Ponting's departure was soon followed by the wicket Katich as well as the left hander tried to break the shackles but could only manage to hole out to Bravo at mid off. Katich made 36 off 69 deliveries.
Bradshaw was again the successful bowler as the Australian innings was tantalisingly poised at 123 for three at half-way stage.
It was once again a period of rebuilding for the Australians and captain-in-waiting for many experts Michael Clarke this time took the cudgels to propel Australian innings with enough fire-power.
The fence-seeking Ponting shots were absent for now but Clarke and Mark Cosgrove found many holes in the spread field to score at healthy rate. The duo were also involved in a fifty partnership which was broken only when Cosgrove tried to slog towards the late thirties overs. Cosgrove was caught by Lara at mid on off Dwayne Smith for 34.
Already established as man of crisis hour for Australia, this innings of Clarke also did no harm to his growing reputation. If Ponting had ran amok with his volley of boundaries and withdrawn back to the pavilion just when he was threatening to deliver the killer blow, Clarke was more sublime yet as effective as his skipper in bleeding the West Indies attack. He played the hard way, running many quick singles to keep the scoring rate steep.

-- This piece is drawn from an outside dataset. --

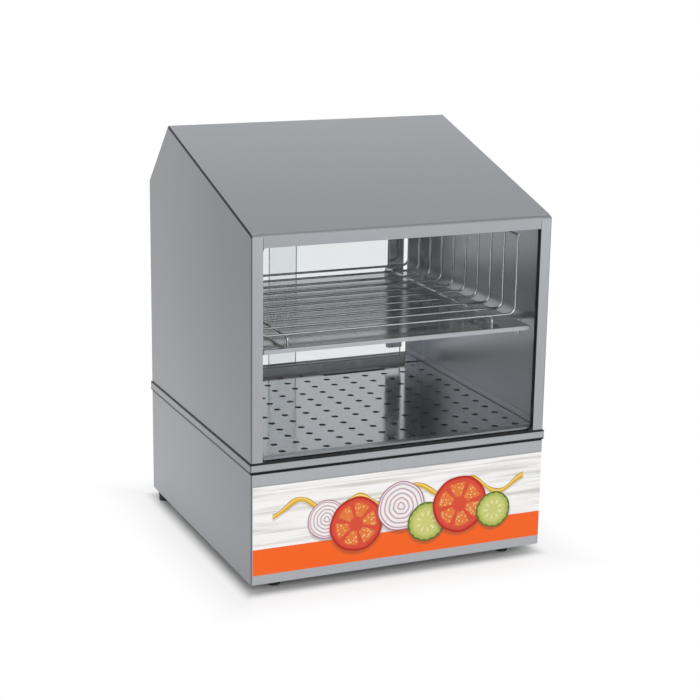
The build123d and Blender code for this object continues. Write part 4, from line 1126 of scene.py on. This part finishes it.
@dataclass
class Controls(Assembly):
    """Rear panel with its knob, switch, lamp and cord gland.

    Attributes:
        ticks: marks round the knob.
        sweep: angle that the knob turns through, in degrees.
        tick_r: radius at which a mark starts.
        tick: width and length of a mark.
        ink_t: height of the printed ink.
        digit_h: height of the numbers.
        digit_r: radius at which the numbers stand.
        bezel: thickness of the lamp's and the switch's bezels.
        pointer_w: width of the knob's line.
        pointer_start: where the line starts, from the knob's middle.
        pointer_rim: where it ends, inside the knob's outline.
        rocker_tilt: angle at which the rocker stands at rest, in degrees.
        rocker_d: depth of the rocker's frame, whose middle holds the pivot.
        rocker_r: rocker's face from its pivot.
        mark_off: middle of each switch mark from the middle of the face.
        stroke: width and length of the bar on the rocker.
        ring_r: outer radius of the ring on it.
        ring_hole: radius of the ring's hole as a share of the outer one.
    """

    ticks: int = 7
    sweep: float = 270.0
    tick_r: float = 21.4 * MM
    tick: Span = (0.7 * MM, 2.6 * MM)
    ink_t: float = 0.06 * MM
    digit_h: float = 4.6 * MM
    digit_r: float = 27.4 * MM
    bezel: float = 1.6 * MM
    pointer_w: float = 1.1 * MM
    pointer_start: float = 2.5 * MM
    pointer_rim: float = 5.5 * MM
    rocker_tilt: float = 10.0
    rocker_d: float = 9.4 * MM
    rocker_r: float = 5.2 * MM
    mark_off: float = 4.2 * MM
    stroke: Span = (0.7 * MM, 3.0 * MM)
    ring_r: float = 1.7 * MM
    ring_hole: float = 0.66
    looks: Looks = (
        (REAR_STEEL, "rear_panel"),
        (FASTENER, "rear_panel_screws thermostat_shaft"),
        (BLACK_PLASTIC, "thermostat_body thermostat_knob limit_thermostat switch_housing"),
        (BLACK_PLASTIC, "pilot_lamp_body cord_gland gland_locknut"),
        (BRASS, "thermostat_bulb"),
        (INNER_ACROSS, "bulb_clip"),
        (RED_PLASTIC, "power_rocker"),
        (AMBER, "pilot_lamp_lens"),
        (WHITE_NYLON, "terminal_block"),
    )

    def build(self) -> None:
        """Dresses the nodes and adds screws, dial marks and switch marks."""
        super().build()
        Fasteners("rear_panel_screws", (0, 1, 0), (0, 0, 1)).build()
        self.build_dial()
        self.build_pointer()
        self.build_switch_marks()

    def knob_axis(self) -> Point:
        """Finds the knob's place on the recess floor.

        Returns:
            Its middle across, the floor's own place along Y, and its middle up.
        """
        low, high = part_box("thermostat_knob")
        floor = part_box("pilot_lamp_body")[1].y - self.bezel
        return (low.x + high.x) / 2, floor, (low.z + high.z) / 2

    def build_dial(self) -> None:
        """Printed marks and numbers on the recess floor, clockwise seen from the back."""
        face = turned_to(self.knob_axis(), (0, 1, 0), (0, 0, 1))
        mesh = bmesh.new()
        for tick in range(self.ticks):
            angle = math.radians(self.sweep) * tick / (self.ticks - 1)
            turn = Matrix.Rotation(-angle, 4, "Z")
            add_bar(mesh, face @ turn, self.tick_r + self.tick[1] / 2, self.tick, self.ink_t)
            spot = face @ Matrix.Translation(turn @ Vector((0, self.digit_r, 0)))
            add_text(mesh, str(tick), spot, (self.digit_h, self.ink_t))
        piece("dial_marks", mesh, BLACK_INK, "base")

    def build_pointer(self) -> None:
        """White line along the knob's grip bar."""
        low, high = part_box("thermostat_knob")
        x, _, z = self.knob_axis()
        mesh = bmesh.new()
        end = (high.z - low.z) / 2 - self.pointer_rim
        size = (self.pointer_w, end - self.pointer_start)
        face = turned_to((x, high.y, z), (0, 1, 0), (0, 0, 1))
        add_bar(mesh, face, (self.pointer_start + end) / 2, size, self.ink_t)
        piece("knob_pointer", mesh, WHITE_INK, "knob")

    def build_switch_marks(self) -> None:
        """A bar and a ring on the two ends of the rocker."""
        low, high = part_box("power_rocker")
        tilt = math.radians(self.rocker_tilt)
        outward = (0, math.cos(tilt), -math.sin(tilt))
        upward = (0, math.sin(tilt), math.cos(tilt))
        _, floor, z = self.knob_axis()
        y = floor + self.bezel - self.rocker_d / 2 + self.rocker_r
        face = turned_to(((low.x + high.x) / 2, y, z), outward, upward)
        mesh = bmesh.new()
        add_bar(mesh, face, self.mark_off, self.stroke, self.ink_t)
        ring = bmesh.ops.create_circle(mesh, segments=32, radius=self.ring_r)["verts"]
        rim = list({edge for vert in ring for edge in vert.link_edges})
        grown = bmesh.ops.extrude_edge_only(mesh, edges=rim)
        inner = [item for item in grown["geom"] if isinstance(item, bmesh.types.BMVert)]
        bmesh.ops.scale(mesh, verts=inner, vec=(self.ring_hole, self.ring_hole, 1))
        verts = ring + inner
        flat = list({item for vert in verts for item in vert.link_faces})
        verts += extruded(mesh, flat, self.ink_t)
        place = face @ Matrix.Translation((0, -self.mark_off, 0))
        bmesh.ops.transform(mesh, matrix=place, verts=verts)
        piece("switch_marks", mesh, WHITE_INK, "rocker")


@dataclass
class Hood(Assembly):
    """Lift-off hood: panels, front glass, rear frame, shelf and its brackets."""

    looks: Looks = (
        (HOOD_STEEL, "left_side_panel right_side_panel"),
        (ROOF_STEEL, "roof_panel"),
        (GLASS, "front_glass"),
        (SILL_STEEL, "front_sill"),
        (SHELF_STEEL, "bun_shelf"),
        (INNER_UPRIGHT, "left_glass_retainer right_glass_retainer left_rear_jamb right_rear_jamb"),
        (INNER_ACROSS, "rear_header shelf_brackets"),
        (BLACK_RUBBER, "glass_gasket door_bumpers"),
        (GREY_TRACK, "bottom_track"),
        (DARK_TRACK, "top_track"),
    )


@dataclass
class Doors(Assembly):
    """Two sliding glass doors with their pulls and glides."""

    looks: Looks = (
        (GLASS, "left_door_glass right_door_glass"),
        (INNER_UPRIGHT, "left_door_handle right_door_handle"),
        (WHITE_NYLON, "left_door_glides right_door_glides"),
    )


@dataclass
class Rack(Assembly):
    """Wire bun rack with a nugget at each weld.

    Attributes:
        wire_r: radius of the wire.
        count: cross wires.
        overrun: rails past the outer cross wires.
        runner_span: runners from each other, centre to centre.
        leg_h: runner's centre above the shelf.
        sink: depth by which welded wires sink into each other.
        bead_r: radius of a nugget.
        bead_flat: its height as a share of its width.
    """

    wire_r: float = 1.6 * MM
    count: int = 10
    overrun: float = 3.0 * MM
    runner_span: float = 264.0 * MM
    leg_h: float = 8.3 * MM
    sink: float = 0.4 * MM
    bead_r: float = 1.792 * MM
    bead_flat: float = 0.55
    looks: Looks = ((PLATED_WIRE, "bun_rack"),)

    def build(self) -> None:
        """Dresses the rack and adds the weld nuggets."""
        super().build()
        low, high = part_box("bun_rack")
        x0, x1 = low.x + self.wire_r, high.x - self.wire_r
        first = low.y + self.wire_r + self.overrun
        last = high.y - self.wire_r - self.overrun
        z_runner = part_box("bun_shelf")[1].z + self.leg_h
        z_low = z_runner + self.wire_r - self.sink / 2
        z_high = high.z - 2 * self.wire_r + self.sink / 2
        left, right = ((x0 + x1 + way * self.runner_span) / 2 for way in (-1, 1))
        mesh = bmesh.new()
        for wire in range(self.count):
            y = first + (last - first) * wire / (self.count - 1)
            for x, z in ((left, z_low), (right, z_low), (x0, z_high), (x1, z_high)):
                bead = bmesh.ops.create_icosphere(mesh, subdivisions=2, radius=self.bead_r)
                bmesh.ops.scale(mesh, verts=bead["verts"], vec=(1.0, 1.0, self.bead_flat))
                bmesh.ops.translate(mesh, verts=bead["verts"], vec=(x, y, z))
        piece("rack_weld_nuggets", mesh, PLATED_WIRE, "rack", True)


# studio
@dataclass(frozen=True)
class Lamp:
    """Soft box.

    Attributes:
        name: its name.
        place: where it hangs.
        size: width and height of its face.
        power: watts.
    """

    name: str
    place: Point
    size: Span
    power: float


@dataclass
class Studio:
    """Pale floor, white surroundings, soft boxes and the photograph's camera.

    Attributes:
        eye: camera's place in metres.
        yaw: camera's turn to the right of straight on, in degrees.
        pitch: its tilt down.
        roll: its turn about its own axis.
        lens: focal length for a sensor 36 mm wide.
        ambient: strength of the surroundings as light.
        aim: point that the lamps face.
        floor_size: side of the floor.
        floor_glow: share of the floor near the piece that shows plain white.
        under: distances outside the footprint over which the shadow below it ends.
        shadow_reach: distance from the piece at which the floor is plain white.
        lamps: the soft boxes.
    """

    eye: Point = (-0.8626, -1.9928, 0.8038)
    yaw: float = 23.731
    pitch: float = 14.766
    roll: float = 0.905
    lens: float = 91.376
    ambient: float = 0.62
    aim: Point = (0.0, 0.0, 0.25)
    floor_size: float = 8.0
    floor_glow: float = 0.72
    under: Span = (-0.006, 0.014)
    shadow_reach: float = 0.08
    lamps: tuple[Lamp, ...] = (
        Lamp("key_box", (-0.6, -2.7, 1.5), (1.6, 1.4), 25.0),
        Lamp("fill_box", (1.3, -2.5, 0.25), (1.8, 0.45), 3.0),
        Lamp("top_box", (0.0, -0.4, 2.6), (1.8, 1.4), 3.0),
    )

    def build(self) -> None:
        """Sets up colours, world, floor, lamps and camera."""
        bpy.context.scene.view_settings.view_transform = "Standard"
        self.build_world()
        self.build_floor()
        for lamp in self.lamps:
            self.build_lamp(lamp)
        self.build_camera()
        log.info("studio: %d lamps", len(self.lamps))

    @staticmethod
    def seen(tree: Tree) -> Signal:
        """Tells the rays that show the background.

        Args:
            tree: the tree that gets the nodes.

        Returns:
            1 for rays from the camera, a mirror or glass, and 0 for others.
        """
        rays = tree.node("ShaderNodeLightPath").outputs
        camera, mirror, glass = (
            Signal(tree, rays[f"Is {kind} Ray"]) for kind in ("Camera", "Glossy", "Transmission")
        )
        return camera.most(mirror).most(glass)

    def build_world(self) -> None:
        """White surroundings that light the piece more softly than they look."""
        world = bpy.data.worlds.new("surroundings")
        bpy.context.scene.world = world
        tree = Tree(world)
        strength = self.ambient + (1.0 - self.ambient) * self.seen(tree)
        inputs = {"Color": WHITE, "Strength": strength}
        tree.surface(tree.node("ShaderNodeBackground", inputs=inputs).outputs[0], "World")

    def build_floor(self) -> None:
        """White floor that takes the piece's shadow."""
        mesh = bmesh.new()
        bmesh.ops.create_grid(mesh, x_segments=8, y_segments=8, size=self.floor_size / 2)
        data = bpy.data.meshes.new("floor")
        mesh.to_mesh(data)
        mesh.free()
        floor = linked("floor", data)
        paint = bpy.data.materials.new("floor_white")
        tree = Tree(paint)
        glow = tree.node("ShaderNodeEmission", inputs={"Color": WHITE, "Strength": 1.0})
        matt = tree.shader((0.92, 0.92, 0.92), 0.35)
        x, y, _ = tree.place().parts()
        beyond = (abs(x) - cad_box[1].x).most(abs(y) - cad_box[1].y)
        open_floor = beyond.rise(*self.under) * self.floor_glow
        open_floor = open_floor + beyond.rise(0.0, self.shadow_reach) * (1.0 - self.floor_glow)
        tree.surface(tree.blend(open_floor * self.seen(tree), matt, glow.outputs[0]))
        data.materials.append(paint)

    def build_lamp(self, lamp: Lamp) -> None:
        """Hangs one soft box, facing the aim.

        Args:
            lamp: the soft box.
        """
        light = bpy.data.lights.new(lamp.name, "AREA")
        light.shape = "RECTANGLE"
        light.size, light.size_y = lamp.size
        light.energy = lamp.power
        holder = linked(lamp.name, light)
        holder.location = lamp.place
        way = Vector(self.aim) - Vector(lamp.place)
        holder.rotation_euler = way.to_track_quat("-Z", "Y").to_euler()

    def build_camera(self) -> None:
        """Camera at the photograph's angle."""
        yaw, pitch, roll = (math.radians(a) for a in (self.yaw, self.pitch, self.roll))
        forward = Vector(
            (math.sin(yaw) * math.cos(pitch), math.cos(yaw) * math.cos(pitch), -math.sin(pitch))
        )
        right = Vector((math.cos(yaw), -math.sin(yaw), 0.0))
        up = right.cross(forward)
        side = math.cos(roll) * right + math.sin(roll) * up
        top = math.cos(roll) * up - math.sin(roll) * right
        turn = Matrix((side, top, -forward)).transposed().to_4x4()
        data = bpy.data.cameras.new("camera")
        data.lens = self.lens
        camera = linked("camera", data)
        camera.matrix_world = Matrix.Translation(Vector(self.eye)) @ turn
        bpy.context.scene.camera = camera


def main() -> None:
    """Builds the studio and dresses the steamer, one sub-assembly after another."""
    logging.basicConfig(level=logging.INFO, format="%(name)s: %(message)s")
    for part in (Studio(), Base(), Controls(), Hood(), Doors(), Rack()):
        part.build()


if __name__ == "__main__":
    main()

There was occasional exuberance too, like the powerful spat off Smith over the bowlers head for a lightening boundary. But Clarke too failed to keep promise of a masterful century as he fell on 81 cleaned up by Bravo. But his 79-ball essay laid strong foundation for the Australian late order to launch all out attack. Some heavy bottom hand batting from Brad Haddin and Mitchell Johnson who hit a huge six over long off in the 49th over saw Australia post a reasonably strong total of 279 for nine in 50 overs.